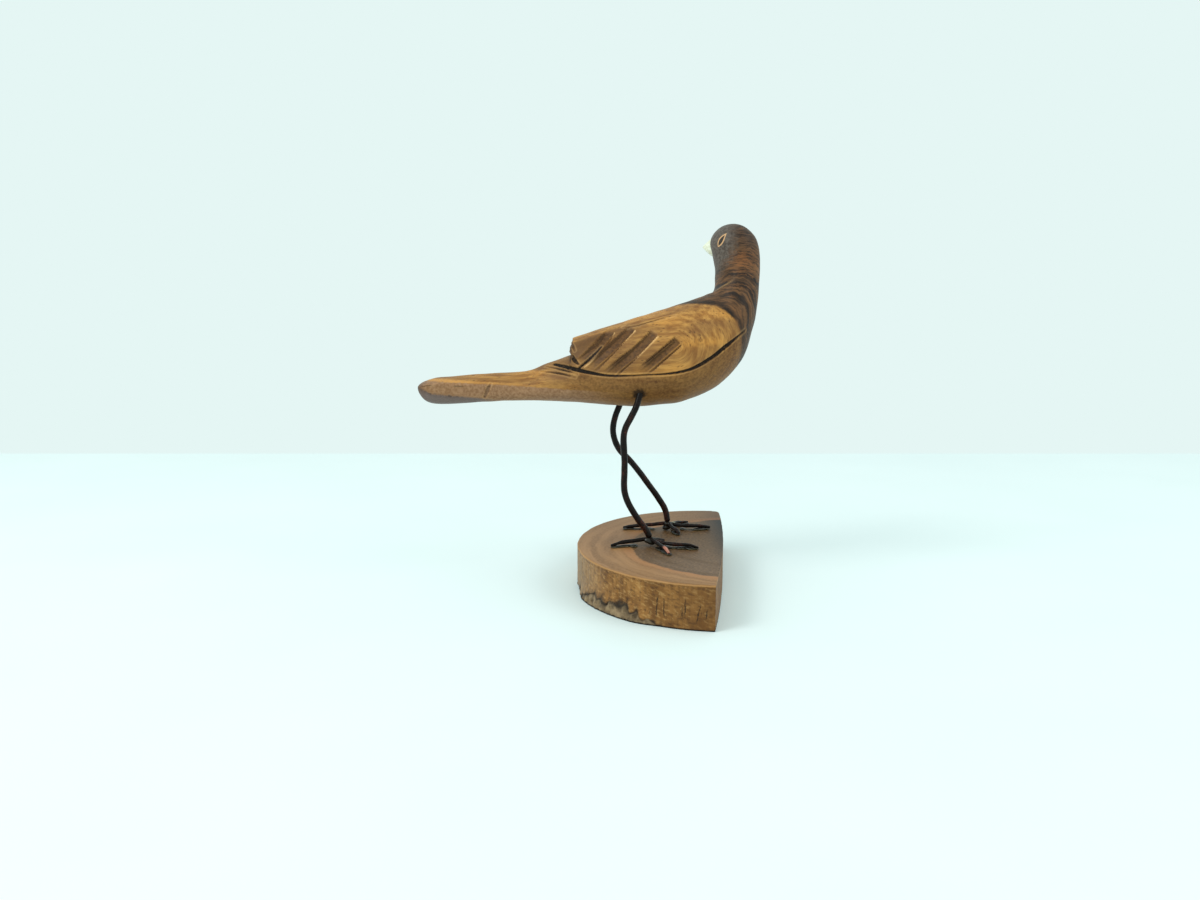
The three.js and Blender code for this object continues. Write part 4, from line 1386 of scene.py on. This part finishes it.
    def break_shift(self, points: Array, rough: Array, at_break: Array) -> Array:
        """Return how far each point of the broken wing end moves along X.

        The break bulges and dips with the ripples, and the edge beside it wanders in two waves
        that fade within a couple of millimetres.
        """
        x, z = points[:, 0], points[:, 2]
        fade = np.exp(-np.maximum(x + 37.9, 0) / 1.2) * (x > -38.95) * (z > 103.5)
        wander = 0.35 + 0.35 * np.sin((z - 102.2) * 0.95) + 0.12 * np.sin(z * 2.9)
        return at_break * rough * 0.35 + fade * wander

    def build(self) -> bpy.types.Object:
        """Make the body."""
        return make_piece("carved_body", [self.carve()], CarvedWoodFinish(), "body")


@dataclass
class Beak:
    """The pale beak let into the head.

    Attributes:
        root: The radius at its root, in mm.
        length: Its length, in mm.
        distance: How far its root stands from the head's middle, in mm.
        narrowing: Its width as a share of its height.
        dip: How far it points below level, in degrees.
    """

    root: float = 4.8
    length: float = 9.1
    distance: float = 8.6
    narrowing: float = 0.84
    dip: float = -1.0

    def build(self) -> bpy.types.Object:
        """Make the beak: a profile of radii turned about its axis, with a faint gape line."""
        heights = np.array([0.0, 0.02, 1.4, 3.0, 5.2, 7.2, self.length - 0.3, self.length])
        shares = np.array([0.0, 1.0, 1.0, 0.9, 0.66, 0.38, 0.14, 0.0])
        flat = np.stack([heights, shares * self.root], -1)
        profile = curve_through(flat[1:-1], np.linspace(0, len(flat) - 3, 60))
        tip = np.linspace(1, 0.05, 8)[1:]
        last = profile[-1]
        round_tip = np.stack([last[0] + (self.length - last[0]) * np.sqrt(1 - tip ** 2), last[1] * tip], -1)
        base_disc = np.stack([np.zeros(5), np.linspace(0.1, 0.98, 5) * self.root], -1)
        profile = np.vstack([base_disc, profile, round_tip])
        turn = np.linspace(0, 2 * math.pi, 72, endpoint=False)
        forward = direction(BEAK_AZIMUTH, self.dip)
        wide = direction(BEAK_AZIMUTH - 90)
        tall = np.cross(wide, forward)
        gape = 1 - 0.05 * np.exp(-((np.sin(turn) + 0.1) / 0.07) ** 2)
        start = HEAD_MIDDLE + forward * self.distance
        radius = profile[:, 1, None] * gape[None]
        rings = (
            start
            + profile[:, 0, None, None] * forward
            + (radius * np.cos(turn))[..., None] * wide * self.narrowing
            + (radius * np.sin(turn))[..., None] * tall
        )
        return make_piece("pale_beak", [Shell(rings)], PaleHornFinish(), "beak")


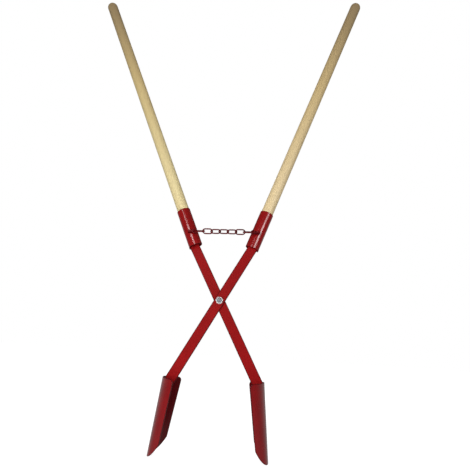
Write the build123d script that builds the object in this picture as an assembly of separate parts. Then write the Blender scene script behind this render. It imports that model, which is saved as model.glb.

--------

#### Task brief
In the listing above, please print only the lines from the first one to the line where "moves along X." appears, exactly as written, both of those lines included.

#### Result of this exercise
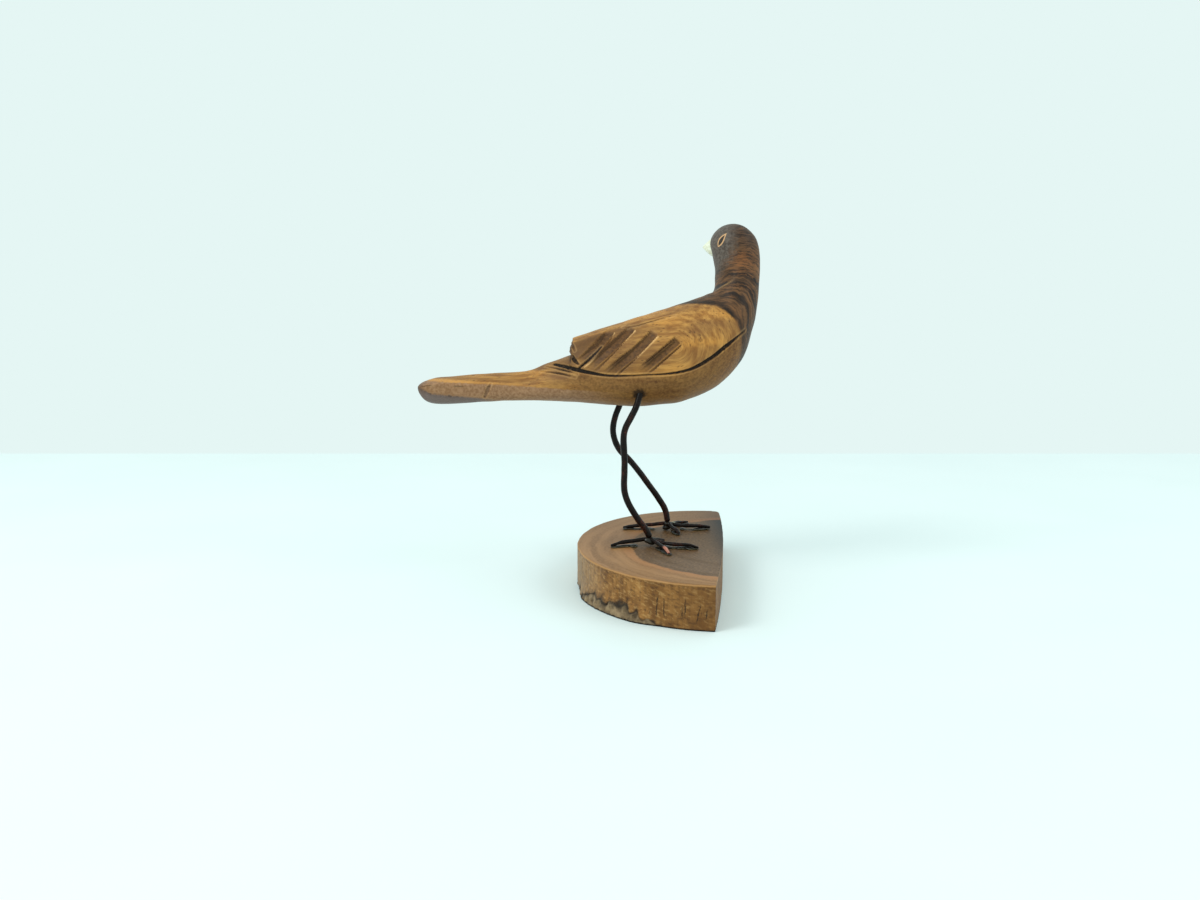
The three.js and Blender code for this object continues. Write part 4, from line 1386 of scene.py on. This part finishes it.
    def break_shift(self, points: Array, rough: Array, at_break: Array) -> Array:
        """Return how far each point of the broken wing end moves along X.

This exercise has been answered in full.